David Homel is an award-winning novelist and translator. He has won the Governor General's Award twice for translation. He has also worked as a filmmaker, journalist, and teacher. His most recent book is his memoir, Lunging Into the Underbrush: A Life Lived Backward (LLP, 2021). He lives in Montreal.

What they say
Angry, eloquent
Publisher's Weekly

This story begins when the Quebecoise narrator meets a Czech man in Rome. During their intense love affair, he moves to Montreal to be with her and they marry. But his love for his new wife is quickly overtaken by hatred for the city, the country, and the continent. The narrator's apartment becomes, she thinks, symbolic of a historic battleground, representing the new world while her lover believes in the superiority of ancient civilizations. Once he has left, ostensibly for a trial separation, the narrator returns to Rome, writing one last love letter before they part forever. Like Delvaux's 2015 novel, the as-yet-untranslated Blanc dehors, this one focuses both on a relationship and its absence. Told episodically and not chronologically, the story intersperses the narrator's suffering in Rome with memories of the couple's time together. But these aren't exclusively romantic, myopic visions of the past; the departed lover is gradually revealed to be cruel and bullying. Delvaux is merciless and unsentimental in describing the intoxication of love and the despair of its aftermath.

This is an angry, often devastated, but eloquent postmortem of a complicated relationship, bound to be deeply appreciated by many who have suffered broken hearts.
July 2016, Publisher's Weekly

Praise for Delvaux's Bitter Rose

“In this short book several girls go missing or are killed, information presented matter-of-factly, as if to say, ‘That is the horror of life.’ La vie en rose, but the pink is cough syrup, not cotton candy.”—Jade Colbert, The Globe and Mail

"Fans of the gritty realism in works by Quebec authors such as Heather O'Neill or Rawi Hage will find another favourite in Delvaux." –Dora Cerny, The Humber Literary Review

Pitch perfect intensity
Ian McGillis

It’s a cultural quirk that can go unnoticed unless you spend a lot of time hanging around in bilingual bookstores, or have one of those strange jobs whereby people send you books through the mail. I refer to the phenomenon of French readers, in Quebec no less than in France, being far more open to buying and reading short books of fiction than are their anglophone counterparts.

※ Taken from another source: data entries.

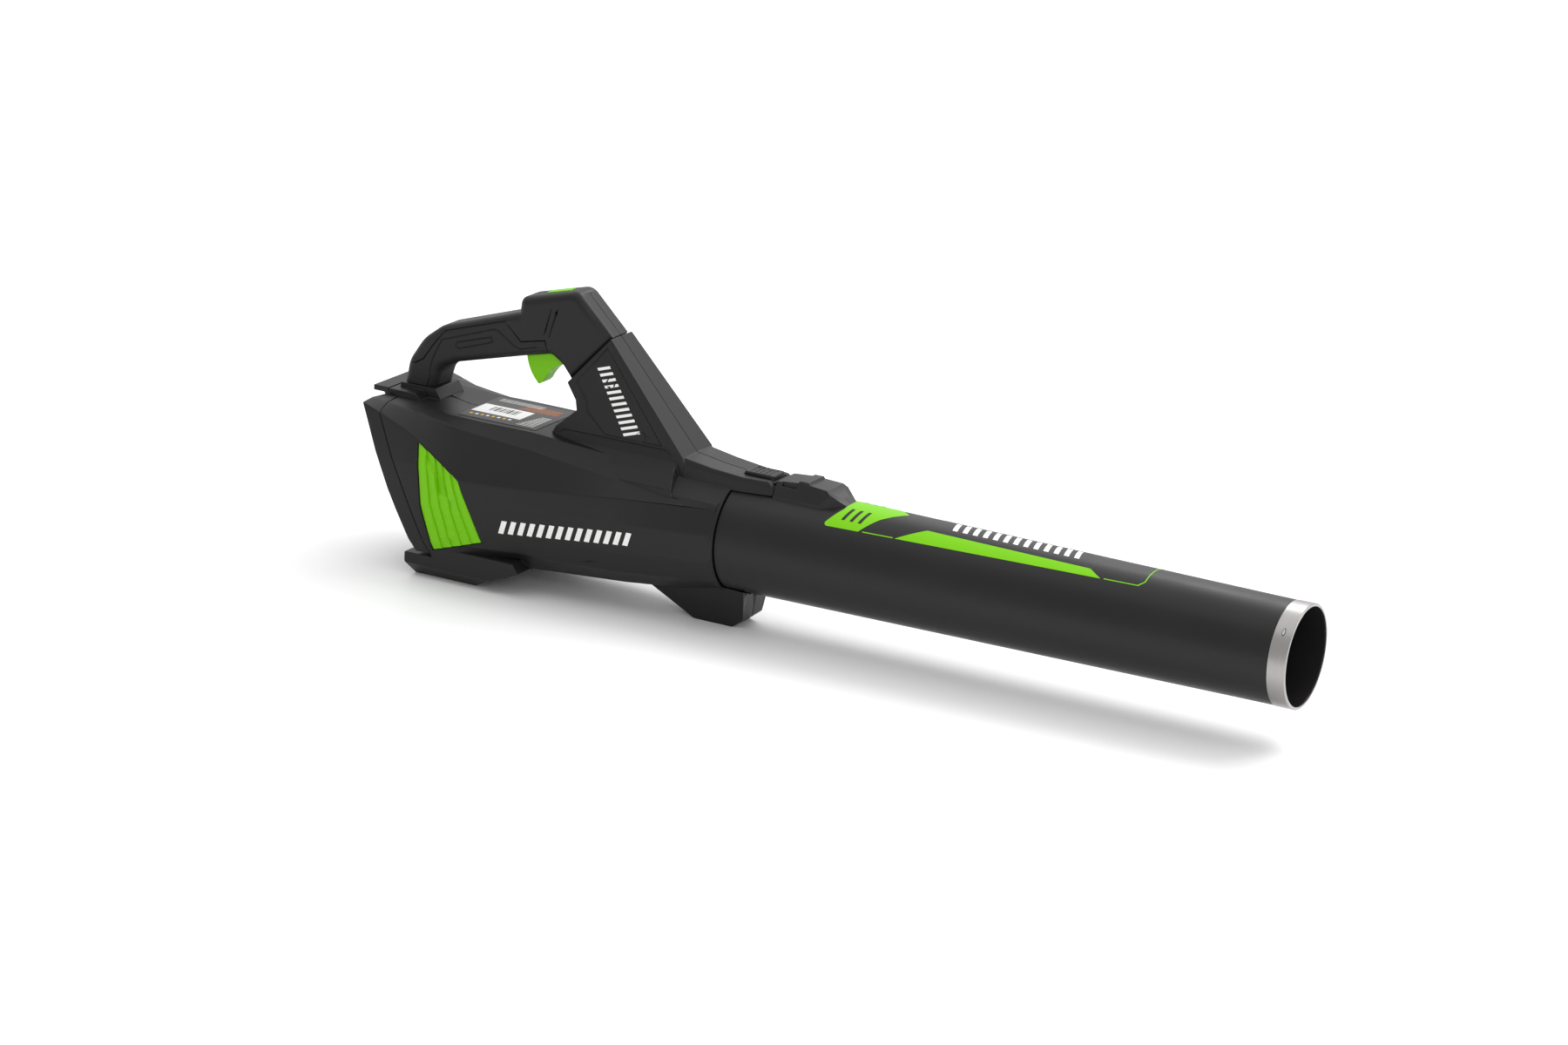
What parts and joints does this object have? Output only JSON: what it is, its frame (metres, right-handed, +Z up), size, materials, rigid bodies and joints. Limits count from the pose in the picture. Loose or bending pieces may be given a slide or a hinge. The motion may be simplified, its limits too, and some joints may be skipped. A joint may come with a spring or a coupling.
{
  "type": "leaf blower",
  "caption": "Hand-held battery leaf blower: faceted housing with loop handle and trigger, slide-in rear battery, inner axial fan and a long tapered tube with a steel-ringed mouth.",
  "frame": {"origin": "centre of the overall box at floor level, with the blower standing on its two feet", "axes": "+X along the tube towards its mouth, +Z up, the housing halves meet at y = 0"},
  "size_m": [0.905, 0.156, 0.2737],
  "materials": {
    "shell_black": "matte moulded, fine spark texture",
    "tube_black": "satin moulded",
    "grip_rubber": "soft matte overmould",
    "lime": "satin lime green",
    "ring_steel": "brushed round the mouth",
    "bright_steel": "ground",
    "screw_black": "black zinc",
    "inner_plastic": "glass-filled, matte",
    "lamination": "varnished laminations",
    "board": "solder mask",
    "cell_wrap": "shrink wrap",
    "brass": "plated contacts",
    "label_silver": "printed dark label"
  },
  "bodies": {
    "housing": {"housing_right": "shell_black", "housing_left": "shell_black", "handle_right": "shell_black", "handle_left": "shell_black", "grip_cover": "grip_rubber", "housing_screws": "screw_black", "trigger_pin": "bright_steel", "trigger_switch": "inner_plastic", "trigger_spring": "bright_steel", "speed_board": "board", "top_button_spring": "bright_steel", "release_spring": "bright_steel", "latch_pin": "bright_steel", "latch_spring": "bright_steel", "louver_right": "lime", "louver_left": "lime", "fan_duct": "inner_plastic", "inlet_bell": "inner_plastic", "motor_can": "bright_steel", "motor_stator": "lamination", "rear_bearing": "bright_steel", "front_bearing": "bright_steel", "tail_cone": "inner_plastic", "controller": "inner_plastic", "battery_bay": "inner_plastic", "battery_contacts": "brass", "deck_label": "label_silver"},
    "fan_rotor": {"motor_rotor": "bright_steel", "motor_shaft": "bright_steel", "fan": "inner_plastic", "fan_spinner": "inner_plastic"},
    "trigger": {"trigger": "lime"},
    "top_button": {"top_button": "lime"},
    "tube_release": {"tube_release_button": "shell_black"},
    "battery_latch": {"battery_latch": "shell_black"},
    "battery": {"battery_case": "shell_black", "battery_end_cap": "shell_black", "battery_cells": "cell_wrap", "cell_holder": "inner_plastic"},
    "tube": {"tube": "tube_black", "nozzle_ring": "ring_steel"}
  },
  "joints": [
    {"name": "trigger_hinge", "type": "hinge", "parent": "housing", "child": "trigger", "pos_m": [-0.2675, 0, 0.212], "axis": [0, 1, 0], "range_deg": [0, 12], "stiffness_Nm_per_rad": 0.4, "springref_deg": -8.59, "deforming": ["trigger_spring"]},
    {"name": "top_button_press", "type": "slide", "parent": "housing", "child": "top_button", "axis": [0.2584, 0, -0.966], "range_m": [0, 0.0016], "stiffness_N_per_m": 600, "springref_m": -0.002, "deforming": ["top_button_spring"]},
    {"name": "tube_release_press", "type": "slide", "parent": "housing", "child": "tube_release", "axis": [0, 0, -1], "range_m": [0, 0.0024], "stiffness_N_per_m": 900, "springref_m": -0.002, "deforming": ["release_spring"]},
    {"name": "battery_latch_hinge", "type": "hinge", "parent": "housing", "child": "battery_latch", "pos_m": [-0.432, 0, 0.1503], "axis": [0, -1, 0], "range_deg": [0, 6], "stiffness_Nm_per_rad": 0.5, "springref_deg": -5.73, "deforming": ["latch_spring"]},
    {"name": "battery_slide", "type": "slide", "parent": "housing", "child": "battery", "axis": [-1, 0, 0], "range_m": [0, 0.12]},
    {"name": "tube_slide", "type": "slide", "parent": "housing", "child": "tube", "axis": [1, 0, 0], "range_m": [0, 0.06]},
    {"name": "fan_spin", "type": "hinge", "parent": "housing", "child": "fan_rotor", "pos_m": [-0.2305, 0, 0.082], "axis": [1, 0, 0], "continuous": true}
  ]
}
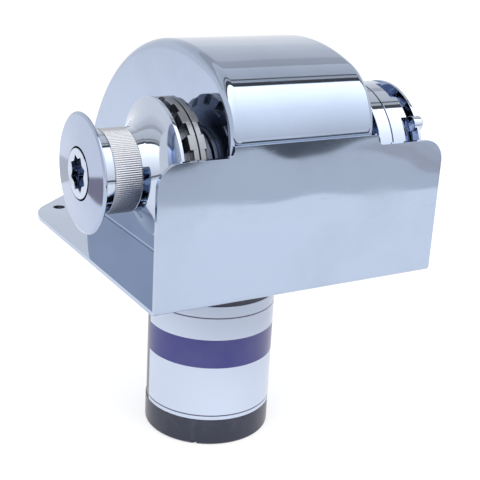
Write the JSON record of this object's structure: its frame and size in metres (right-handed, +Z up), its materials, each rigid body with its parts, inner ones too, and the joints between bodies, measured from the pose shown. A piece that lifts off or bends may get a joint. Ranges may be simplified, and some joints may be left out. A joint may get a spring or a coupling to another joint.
{
  "type": "horizontal anchor windlass",
  "caption": "Horizontal anchor windlass: fluted warping drum, gypsies on one shaft, polished cover and guard, worm gear and electric motor below the deck.",
  "frame": {"origin": "centre of the deck bolt pattern, in the underside of the base plate", "axes": "+X along the shaft from drum to clutch nut, +Y from the guard to the plate's tail, +Z up"},
  "size_m": [0.253, 0.267, 0.2964],
  "materials": {
    "polished_stainless": "mirror-polished stainless steel",
    "machined_steel": "turned steel",
    "cast_aluminium": "as cast, bead blasted",
    "bronze": "machined bronze",
    "copper": "enamelled and bare copper",
    "seal_rubber": "matt black rubber",
    "motor_paint": "satin black paint",
    "label_film": "printed film with a plain blue band",
    "magnet_ferrite": "pressed ferrite",
    "core_steel": "stacked laminations",
    "insulator": "moulded phenolic",
    "carbon": "pressed carbon"
  },
  "bodies": {
    "housing": {"base_plate": "polished_stainless", "housing_cover": "polished_stainless", "cover_brackets": "machined_steel", "cover_screws": "machined_steel", "gearbox_lid_screws": "machined_steel", "gearbox_foot_screws": "machined_steel", "motor_flange_screws": "machined_steel", "brush_springs": "machined_steel", "motor_terminal_nuts": "machined_steel", "oil_plug": "machined_steel", "gearbox_case": "cast_aluminium", "gearbox_lid": "cast_aluminium", "worm_cap": "cast_aluminium", "shaft_bush_left": "bronze", "shaft_bush_right": "bronze", "worm_bush_lower": "bronze", "worm_bush_upper": "bronze", "rotor_bush_lower": "bronze", "rotor_bush_upper": "bronze", "motor_terminal_studs": "bronze", "shaft_seal_left": "seal_rubber", "shaft_seal_right": "seal_rubber", "gearbox_lid_gasket": "seal_rubber", "motor_flange": "motor_paint", "motor_case": "motor_paint", "motor_end_cap": "motor_paint", "motor_label": "label_film", "motor_magnets": "magnet_ferrite", "motor_terminal_bushes": "insulator", "brush_holder": "insulator", "motor_brushes": "carbon"},
    "drive_shaft": {"main_shaft": "machined_steel", "worm_wheel_rim": "bronze", "worm_wheel_hub": "machined_steel", "wheel_key": "machined_steel", "wheel_thrust_rings": "machined_steel", "clutch_keys": "machined_steel", "drum_key": "machined_steel", "left_drive_cone": "machined_steel", "right_drive_cone": "machined_steel"},
    "drum": {"warping_drum": "polished_stainless", "drum_end_disc": "polished_stainless", "drum_thrust_washer": "machined_steel"},
    "socket_screw": {"clutch_screw": "polished_stainless"},
    "left_gypsy": {"gypsy_left_outer": "polished_stainless", "gypsy_left_inner": "polished_stainless"},
    "right_gypsy": {"gypsy_right_outer": "polished_stainless", "gypsy_right_inner": "polished_stainless"},
    "thrust_cone": {"right_thrust_cone": "machined_steel"},
    "right_nut": {"clutch_nut": "polished_stainless"},
    "rotor": {"worm_shaft": "machined_steel", "drive_coupling": "machined_steel", "armature_shaft": "machined_steel", "armature_core": "core_steel", "armature_windings": "copper", "commutator": "copper"}
  },
  "joints": [
    {"name": "shaft_spin", "type": "hinge", "parent": "housing", "child": "drive_shaft", "pos_m": [0, -0.076, 0.081], "axis": [1, 0, 0], "continuous": true},
    {"name": "rotor_spin", "type": "hinge", "parent": "housing", "child": "rotor", "pos_m": [-0.013, -0.031, 0], "axis": [0, 0, 1], "continuous": true},
    {"name": "drum_release", "type": "slide", "parent": "drive_shaft", "child": "drum", "axis": [-1, 0, 0], "range_m": [0, 0.0015]},
    {"name": "socket_screw_turn", "type": "hinge", "parent": "drum", "child": "socket_screw", "pos_m": [-0.139, -0.076, 0.081], "axis": [-1, 0, 0], "range_deg": [0, 308.57]},
    {"name": "left_gypsy_spin", "type": "hinge", "parent": "drive_shaft", "child": "left_gypsy", "pos_m": [-0.074, -0.076, 0.081], "axis": [1, 0, 0], "continuous": true},
    {"name": "right_gypsy_spin", "type": "hinge", "parent": "drive_shaft", "child": "right_gypsy", "pos_m": [0.074, -0.076, 0.081], "axis": [1, 0, 0], "continuous": true},
    {"name": "thrust_cone_release", "type": "slide", "parent": "drive_shaft", "child": "thrust_cone", "axis": [1, 0, 0], "range_m": [0, 0.0015]},
    {"name": "clutch_nut_turn", "type": "hinge", "parent": "thrust_cone", "child": "right_nut", "pos_m": [0.107, -0.076, 0.081], "axis": [1, 0, 0], "range_deg": [0, 360]}
  ],
  "couplings": [
    {"joint": "rotor_spin", "follows": "shaft_spin", "ratio": -40},
    {"joint": "socket_screw_turn", "follows": "drum_release", "rad_per_m": 3590},
    {"joint": "thrust_cone_release", "follows": "clutch_nut_turn", "m_per_rad": 0.00023871}
  ]
}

The francophone predilection is observable no less on the bestseller lists than at award-giving time, while in the English-reading world, a size bias lingers. An interesting test case happened in 2012, when the two most hotly tipped contenders for the Man Booker Prize were Colm Toibin’s 112-page The Testament of Mary and Eleanor Catton’s 848-page The Luminaries. Catton’s book won, and while not wishing to cast any aspersions — the book is, by any sensible measure, magnificent — it’s hard not to suspect it had a built-in advantage.

The preamble, ironically a tad overlong, is by way of saying that two of the year’s best — and slimmest —translations of Quebec writers into English have just appeared, and it would be a shame if they were overlooked because of some unwritten criteria that measures worth by the page.

Martine Delvaux was profiled in this space a little more than a year ago for Bitter Rose, a coming-of-age novel set in a stifling Franco-Ontarian town. Now, also translated by David Homel, comes The Last Bullet Is For You (Linda Leith Publishing, 125 pp, $14.95), in which a woman who might be the Bitter Rose girl grown up finds herself in the shell-shocked aftermath of a volatile relationship and addresses the man she thought she had loved.

The clear spiritual antecedent here is Elizabeth Smart’s epochal (and similarly short) 1945 novel By Grand Central Station I Sat Down and Wept, but there’s nothing retro or reverential about what Delvaux is doing. Her point-by-point takedown of a Czech roué who considers himself superior to “Americans” (distinctions between Quebec, the rest of Canada and the United States are meaningless in this context) simply because he comes from an older culture, is withering and bracing in all the best ways.

But while plenty of cleansing anger is on display, the book is not a self-righteous screed. The narrator doesn’t spare herself: what, after all, was she doing with this person in the first place? “What was the empty room, what was the need you gave the impression you could fulfill, what truth about me did your presence reveal?” she asks, and finds no easy answers.

As with Smart, you end up grateful for the brevity, not because you don’t want more, but because you sense more might just be too much to take. This is intensity at a pitch best kept condensed.